__PROBLEM TO WORK ON__:
Wherever "hinge" appears in a line, list that line.

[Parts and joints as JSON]
Start

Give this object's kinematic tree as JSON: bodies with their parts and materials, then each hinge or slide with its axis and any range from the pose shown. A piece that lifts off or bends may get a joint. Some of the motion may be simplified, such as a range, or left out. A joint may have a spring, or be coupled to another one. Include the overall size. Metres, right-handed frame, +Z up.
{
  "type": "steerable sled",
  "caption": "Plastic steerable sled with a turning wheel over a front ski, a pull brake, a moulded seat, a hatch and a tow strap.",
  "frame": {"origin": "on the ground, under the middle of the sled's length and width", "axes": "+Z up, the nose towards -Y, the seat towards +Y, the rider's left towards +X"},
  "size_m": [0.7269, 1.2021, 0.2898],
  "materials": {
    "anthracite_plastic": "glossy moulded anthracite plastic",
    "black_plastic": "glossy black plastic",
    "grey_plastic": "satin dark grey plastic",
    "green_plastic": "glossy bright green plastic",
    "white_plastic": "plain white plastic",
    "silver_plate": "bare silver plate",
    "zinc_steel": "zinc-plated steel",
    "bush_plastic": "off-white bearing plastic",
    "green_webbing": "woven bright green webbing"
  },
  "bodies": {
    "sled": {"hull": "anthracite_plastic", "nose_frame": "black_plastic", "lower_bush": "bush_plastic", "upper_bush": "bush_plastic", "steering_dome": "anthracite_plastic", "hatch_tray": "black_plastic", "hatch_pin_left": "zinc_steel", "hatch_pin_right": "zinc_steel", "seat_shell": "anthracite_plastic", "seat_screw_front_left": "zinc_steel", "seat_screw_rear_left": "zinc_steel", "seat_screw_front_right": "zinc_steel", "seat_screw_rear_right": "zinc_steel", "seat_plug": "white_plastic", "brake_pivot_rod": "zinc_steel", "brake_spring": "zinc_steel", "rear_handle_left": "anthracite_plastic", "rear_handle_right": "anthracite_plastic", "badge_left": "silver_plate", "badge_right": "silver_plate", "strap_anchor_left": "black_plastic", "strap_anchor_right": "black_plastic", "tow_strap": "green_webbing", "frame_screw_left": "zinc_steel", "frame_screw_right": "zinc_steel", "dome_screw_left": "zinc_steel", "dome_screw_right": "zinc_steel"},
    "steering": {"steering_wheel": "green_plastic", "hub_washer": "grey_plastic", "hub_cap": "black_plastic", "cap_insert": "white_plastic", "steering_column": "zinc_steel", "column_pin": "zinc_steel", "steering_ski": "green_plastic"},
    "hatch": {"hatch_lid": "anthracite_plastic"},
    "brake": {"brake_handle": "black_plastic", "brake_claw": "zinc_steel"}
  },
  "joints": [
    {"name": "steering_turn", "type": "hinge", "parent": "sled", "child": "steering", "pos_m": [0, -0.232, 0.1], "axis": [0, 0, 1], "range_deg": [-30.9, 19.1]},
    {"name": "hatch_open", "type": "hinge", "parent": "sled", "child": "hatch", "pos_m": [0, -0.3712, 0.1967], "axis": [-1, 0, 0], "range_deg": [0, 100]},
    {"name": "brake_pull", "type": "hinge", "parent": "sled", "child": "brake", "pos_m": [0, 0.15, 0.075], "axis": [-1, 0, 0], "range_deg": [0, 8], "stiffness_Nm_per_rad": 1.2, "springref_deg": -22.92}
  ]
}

End
Start

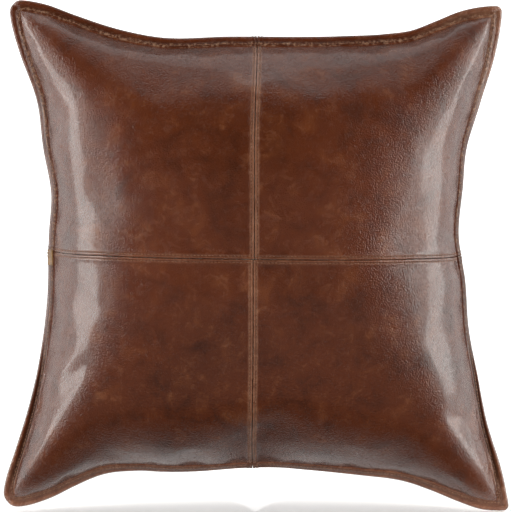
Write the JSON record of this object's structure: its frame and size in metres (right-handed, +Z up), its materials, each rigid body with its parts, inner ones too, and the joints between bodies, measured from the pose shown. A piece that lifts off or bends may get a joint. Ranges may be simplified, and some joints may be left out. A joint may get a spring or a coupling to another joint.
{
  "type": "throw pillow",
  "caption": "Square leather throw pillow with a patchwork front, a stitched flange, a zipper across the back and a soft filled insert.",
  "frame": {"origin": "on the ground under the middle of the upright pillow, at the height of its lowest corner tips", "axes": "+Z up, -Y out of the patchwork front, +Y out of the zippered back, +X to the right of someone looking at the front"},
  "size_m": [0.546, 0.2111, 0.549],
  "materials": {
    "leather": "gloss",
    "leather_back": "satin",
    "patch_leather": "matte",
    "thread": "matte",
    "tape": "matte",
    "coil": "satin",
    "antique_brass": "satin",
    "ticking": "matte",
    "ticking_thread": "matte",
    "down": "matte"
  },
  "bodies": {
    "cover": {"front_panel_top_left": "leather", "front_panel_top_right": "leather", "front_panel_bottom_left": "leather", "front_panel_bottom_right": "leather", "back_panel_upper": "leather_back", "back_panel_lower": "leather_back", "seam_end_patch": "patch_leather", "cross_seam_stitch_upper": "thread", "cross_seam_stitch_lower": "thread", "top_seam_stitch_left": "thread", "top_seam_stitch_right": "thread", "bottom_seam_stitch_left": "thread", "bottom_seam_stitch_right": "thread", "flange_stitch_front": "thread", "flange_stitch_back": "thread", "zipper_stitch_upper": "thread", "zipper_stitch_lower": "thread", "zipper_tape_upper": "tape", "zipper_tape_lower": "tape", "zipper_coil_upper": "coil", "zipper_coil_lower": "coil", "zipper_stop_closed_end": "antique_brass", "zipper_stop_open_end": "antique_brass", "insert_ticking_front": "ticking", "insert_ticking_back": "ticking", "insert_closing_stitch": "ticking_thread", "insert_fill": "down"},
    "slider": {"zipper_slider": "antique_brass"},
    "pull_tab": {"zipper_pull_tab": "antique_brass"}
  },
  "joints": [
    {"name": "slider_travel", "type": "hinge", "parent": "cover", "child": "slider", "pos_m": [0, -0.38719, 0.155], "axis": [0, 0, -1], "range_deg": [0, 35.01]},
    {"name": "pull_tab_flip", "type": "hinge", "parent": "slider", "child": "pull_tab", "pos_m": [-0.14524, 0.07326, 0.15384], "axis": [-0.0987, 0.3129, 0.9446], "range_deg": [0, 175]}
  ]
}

End

__THE RESULT__:
Give this object's kinematic tree as JSON: bodies with their parts and materials, then each hinge or slide with its axis and any range from the pose shown. A piece that lifts off or bends may get a joint. Some of the motion may be simplified, such as a range, or left out. A joint may have a spring, or be coupled to another one. Include the overall size. Metres, right-handed frame, +Z up.
    {"name": "steering_turn", "type": "hinge", "parent": "sled", "child": "steering", "pos_m": [0, -0.232, 0.1], "axis": [0, 0, 1], "range_deg": [-30.9, 19.1]},
    {"name": "hatch_open", "type": "hinge", "parent": "sled", "child": "hatch", "pos_m": [0, -0.3712, 0.1967], "axis": [-1, 0, 0], "range_deg": [0, 100]},
    {"name": "brake_pull", "type": "hinge", "parent": "sled", "child": "brake", "pos_m": [0, 0.15, 0.075], "axis": [-1, 0, 0], "range_deg": [0, 8], "stiffness_Nm_per_rad": 1.2, "springref_deg": -22.92}
    {"name": "slider_travel", "type": "hinge", "parent": "cover", "child": "slider", "pos_m": [0, -0.38719, 0.155], "axis": [0, 0, -1], "range_deg": [0, 35.01]},
    {"name": "pull_tab_flip", "type": "hinge", "parent": "slider", "child": "pull_tab", "pos_m": [-0.14524, 0.07326, 0.15384], "axis": [-0.0987, 0.3129, 0.9446], "range_deg": [0, 175]}